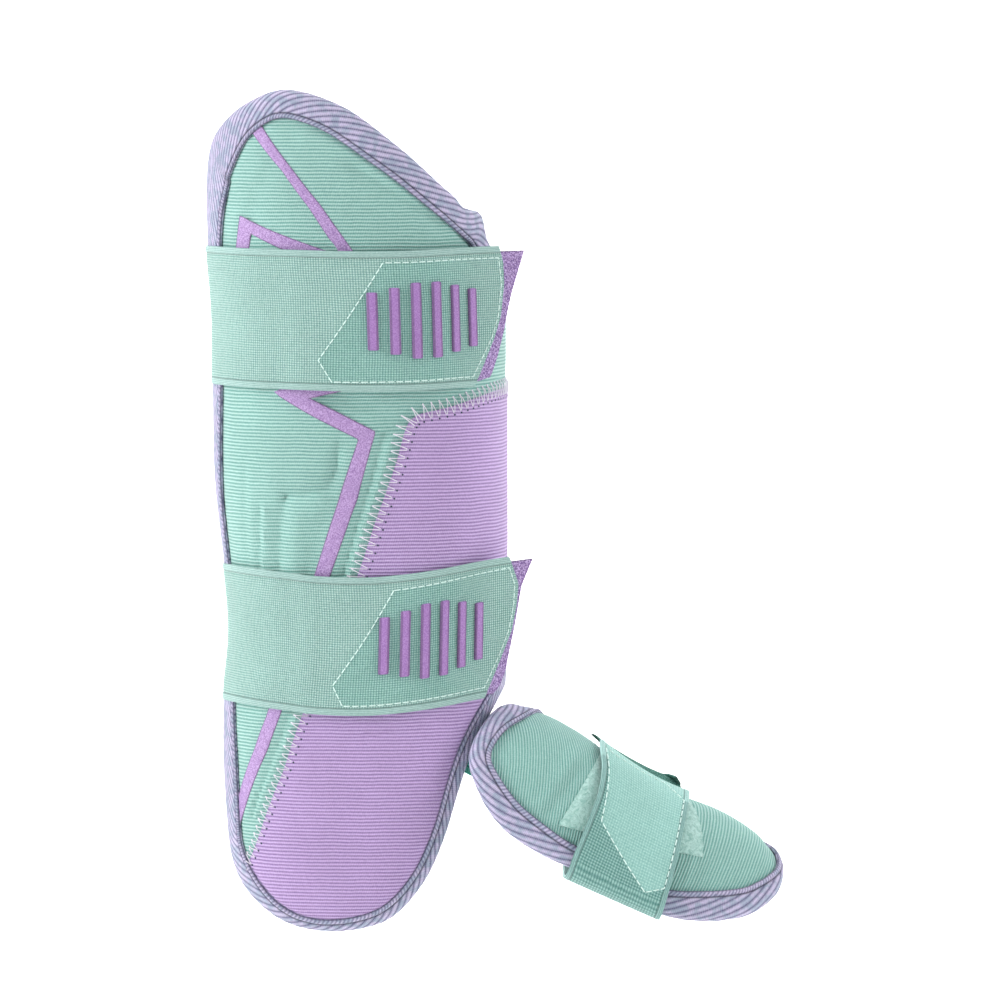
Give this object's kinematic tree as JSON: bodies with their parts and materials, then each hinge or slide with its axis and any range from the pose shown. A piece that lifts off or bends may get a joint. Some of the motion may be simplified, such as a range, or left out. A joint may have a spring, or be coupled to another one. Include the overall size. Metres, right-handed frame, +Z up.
{
  "type": "leg guard",
  "caption": "Batter's leg guard for the right leg: a curved padded shin wall with wide elastic calf straps, and a small padded foot guard with a sole strap on an elastic link.",
  "frame": {"origin": "on the leg's axis, midway between the calf straps, where the leg holds the guard", "axes": "+X towards the toes, +Y towards the other leg, +Z up the leg"},
  "size_m": [0.2658, 0.1232, 0.3869],
  "materials": {
    "mint_cloth": "ribbed polyester over foam, matt",
    "lilac_cloth": "ribbed polyester, matt",
    "mint_elastic": "woven elastic, matt",
    "lilac_tape": "twill tape, matt",
    "purple_film": "speckled film, satin",
    "purple_hook": "hook tape, matt",
    "teal_hook": "hook tape, matt",
    "mint_loop": "brushed loop cloth, matt"
  },
  "bodies": {
    "root": {"shin_pad": "mint_cloth", "front_panel": "lilac_cloth", "shin_binding": "lilac_tape", "trim_stripe_top": "purple_film", "trim_stripe_zigzag": "purple_film", "trim_stripe_chevron": "purple_film", "upper_strap": "mint_elastic", "upper_hook_patch": "purple_hook", "lower_strap": "mint_elastic", "lower_hook_patch": "purple_hook", "foot_pad": "mint_cloth", "foot_binding": "lilac_tape", "foot_loop_patch": "mint_loop", "foot_strap": "mint_elastic", "foot_hook_patch": "teal_hook", "ankle_link": "mint_elastic", "upper_grip_rib_1": "purple_film", "upper_grip_rib_2": "purple_film", "upper_grip_rib_3": "purple_film", "upper_grip_rib_4": "purple_film", "upper_grip_rib_5": "purple_film", "upper_grip_rib_6": "purple_film", "lower_grip_rib_1": "purple_film", "lower_grip_rib_2": "purple_film", "lower_grip_rib_3": "purple_film", "lower_grip_rib_4": "purple_film", "lower_grip_rib_5": "purple_film", "lower_grip_rib_6": "purple_film"}
  },
  "joints": []
}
----
Restate the listing in full, word for word.

> _REPLY TO THE EXERCISE_:
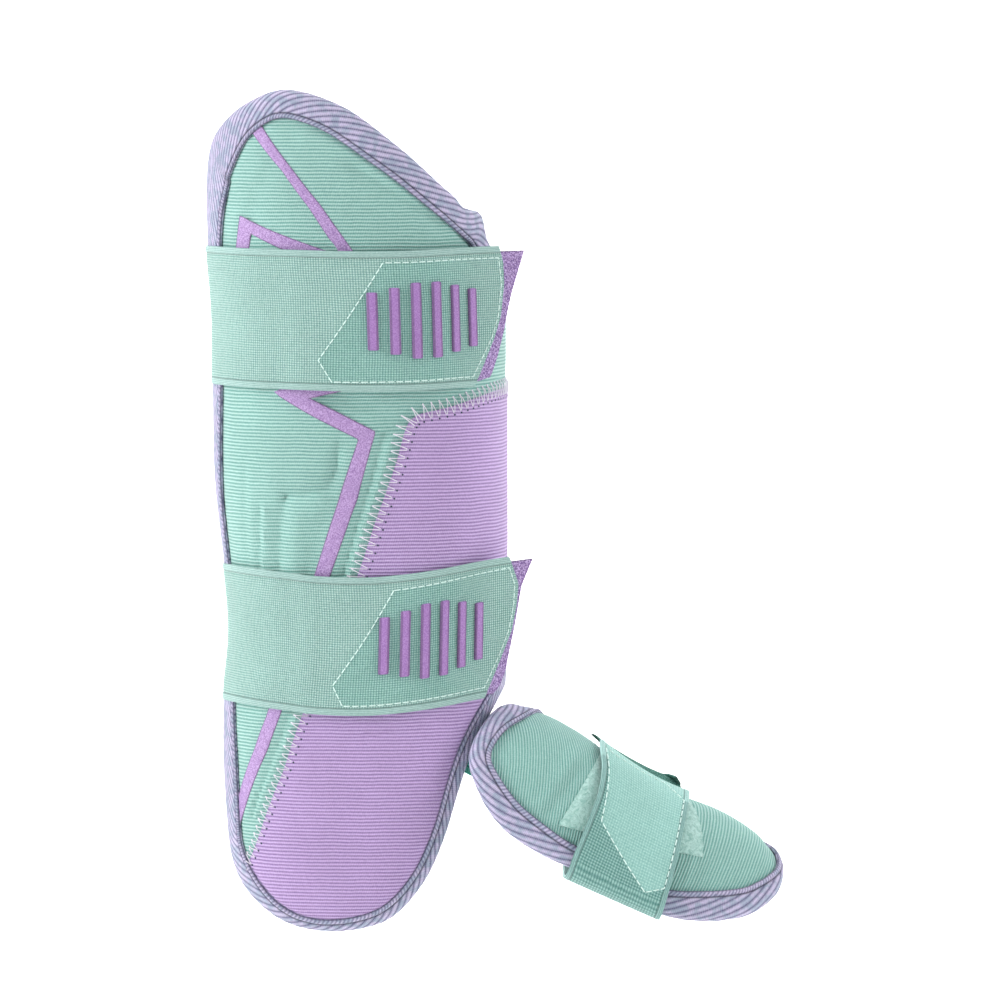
Give this object's kinematic tree as JSON: bodies with their parts and materials, then each hinge or slide with its axis and any range from the pose shown. A piece that lifts off or bends may get a joint. Some of the motion may be simplified, such as a range, or left out. A joint may have a spring, or be coupled to another one. Include the overall size. Metres, right-handed frame, +Z up.
{
  "type": "leg guard",
  "caption": "Batter's leg guard for the right leg: a curved padded shin wall with wide elastic calf straps, and a small padded foot guard with a sole strap on an elastic link.",
  "frame": {"origin": "on the leg's axis, midway between the calf straps, where the leg holds the guard", "axes": "+X towards the toes, +Y towards the other leg, +Z up the leg"},
  "size_m": [0.2658, 0.1232, 0.3869],
  "materials": {
    "mint_cloth": "ribbed polyester over foam, matt",
    "lilac_cloth": "ribbed polyester, matt",
    "mint_elastic": "woven elastic, matt",
    "lilac_tape": "twill tape, matt",
    "purple_film": "speckled film, satin",
    "purple_hook": "hook tape, matt",
    "teal_hook": "hook tape, matt",
    "mint_loop": "brushed loop cloth, matt"
  },
  "bodies": {
    "root": {"shin_pad": "mint_cloth", "front_panel": "lilac_cloth", "shin_binding": "lilac_tape", "trim_stripe_top": "purple_film", "trim_stripe_zigzag": "purple_film", "trim_stripe_chevron": "purple_film", "upper_strap": "mint_elastic", "upper_hook_patch": "purple_hook", "lower_strap": "mint_elastic", "lower_hook_patch": "purple_hook", "foot_pad": "mint_cloth", "foot_binding": "lilac_tape", "foot_loop_patch": "mint_loop", "foot_strap": "mint_elastic", "foot_hook_patch": "teal_hook", "ankle_link": "mint_elastic", "upper_grip_rib_1": "purple_film", "upper_grip_rib_2": "purple_film", "upper_grip_rib_3": "purple_film", "upper_grip_rib_4": "purple_film", "upper_grip_rib_5": "purple_film", "upper_grip_rib_6": "purple_film", "lower_grip_rib_1": "purple_film", "lower_grip_rib_2": "purple_film", "lower_grip_rib_3": "purple_film", "lower_grip_rib_4": "purple_film", "lower_grip_rib_5": "purple_film", "lower_grip_rib_6": "purple_film"}
  },
  "joints": []
}